Dr. Jrgen G. Bramness from the Norwegian Centre for Addiction Research at the University of Oslo evaluated data on methadone users and motor vehicle accidents spanning two and a half years. Of the 2,500 individuals identified as taking methadone, 26 of them were involved in a motor vehicle accident, while only about half that amount from a similar-sized, non-methadone group were involved in an accident.

Published in the journal Addiction, the study confirms much of what is already known about methadone's effects on users, which include its ability to severely impair mental and physical abilities. Methadone is also classified as a Schedule II drug, which means it is considered to be highly addictive, and to have a high potential for abuse.

"Many different things go into increasing traffic accident risk, like reduced attention, slowed reaction, slowed psychomotor performance, less accurate psychomotor performance, etc.," said Dr. Bramness in an email to Reuters Health. And all of these traffic accident risk factors can be brought about or exacerbated by the use of methadone.

Like alcohol, driving under the influence of methadone is dangerous because it can cause impaired awareness and extreme lethargy. Driving under the influence of methadone has become such a serious problem that some states have actually had to pass laws against it, including one passed earlier this year in Massachusetts that restricts commercial truckers from taking methadone and driving (http://articles.boston.com/2011-07-09/news/2...).
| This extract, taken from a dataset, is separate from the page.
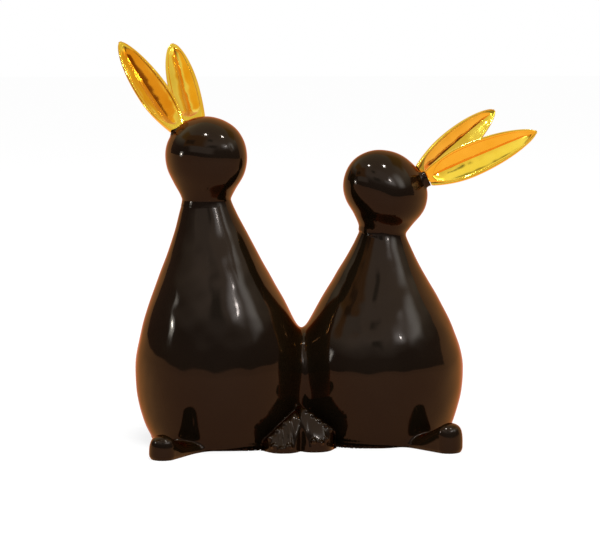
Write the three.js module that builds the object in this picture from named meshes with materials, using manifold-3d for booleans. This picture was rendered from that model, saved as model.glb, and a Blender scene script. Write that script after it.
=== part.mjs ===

Despite the fact that an increasing number of traffic accidents are turning up to be related to methadone use and abuse, some authorities still believe that driving restrictions for methadone users are unnecessary. The Norway study, however, is just one more piece of compelling evidence to show that they may, indeed, be necessary -- and the study also suggests that some pharmaceutical drugs are just as much a public health threat to drivers as illicit street drugs or alcohol, if not more so.